The two primary branches of information (abstract information and concrete information) both play a role in the development and carrying out of war.
Concrete information usually deals with the "hows." In other words the physical components of war. The weapons, troops, transportation, and the locations and amounts of these things.
Abstract information usually deals primarilly with the "whys" of war. These include the ideologies and belief systems of the conflicting actors of the war. Abstract information often includes the objectives and goals of the combatants as well as their justifications and reasoning for waging the conflict to begin with.
Concrete information is easier information to gather intelligence on. This is because it is Physical and hence "measurable." You can collect data on it a lot easier than you can with abstract information.
Abstract information, especially the information pertaining to ideologies, religions, and belief systems are often shrouded in a much larger degree of uncertainty and ambiguity. It is not physical and as a result it is difficult to quantify. It is often more of a psychological/mental phenomenon.

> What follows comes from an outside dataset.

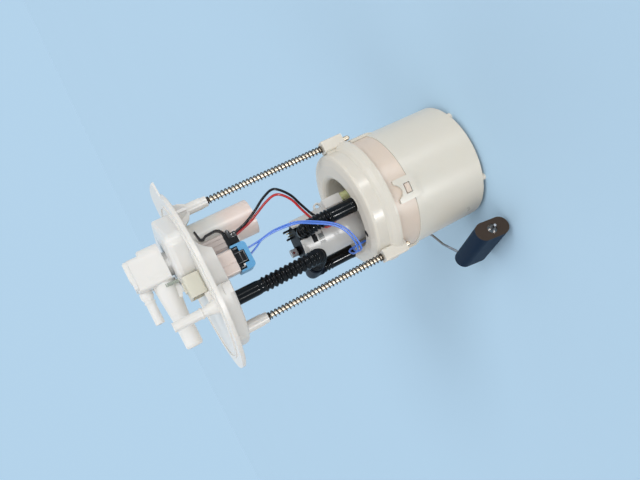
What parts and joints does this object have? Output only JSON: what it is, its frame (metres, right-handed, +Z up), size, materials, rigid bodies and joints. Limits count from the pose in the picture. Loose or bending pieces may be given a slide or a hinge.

It also differs and diverges often from person to person or group to group in the way that beliefs of different sects of religions diverge from one another, and even the ideas, ideologies, and beliefs of individuals in certain groups diverge from one another, either slightly or sometimes substantially.
Concrete information, since it is more physical, is more established and "set in stone" in the shared external reality of human beings and the world. Physical, measurable things are not as deceptive or ambiguous. Once you discover them, the data on concrete information is substantial and less shrouded in uncertainty the more you discover, catalogue, and analyse the physical information.
Since concrete information exists physically and measureably and has a foundation in shared physical external world, it exists whether it is being observed or not. Once observed, studied, and/or analysed, uncertainty significantly dissipates around that object, situation, or thing.
You may be able to hide a physical thing, lie about that physical thing on record, or break that physical thing, but its physical existence cannot be erased or destroyed without some sort of evidence of its existence. This is because of the first law of thermodynamics. Energy can neither be created nor destroyed. As a result, the object and traces of that object can never be completely eliminated.
The physical world's existence is absolute and established with a solid foundation in reality, no matter whether conscious entities are observing objects within or sections of the physical universe or not. Even if you break something into pieces, the pieces still exist.
This fact makes intelligence gathering on concrete information easier and valuable because of its measurability and quantifiability.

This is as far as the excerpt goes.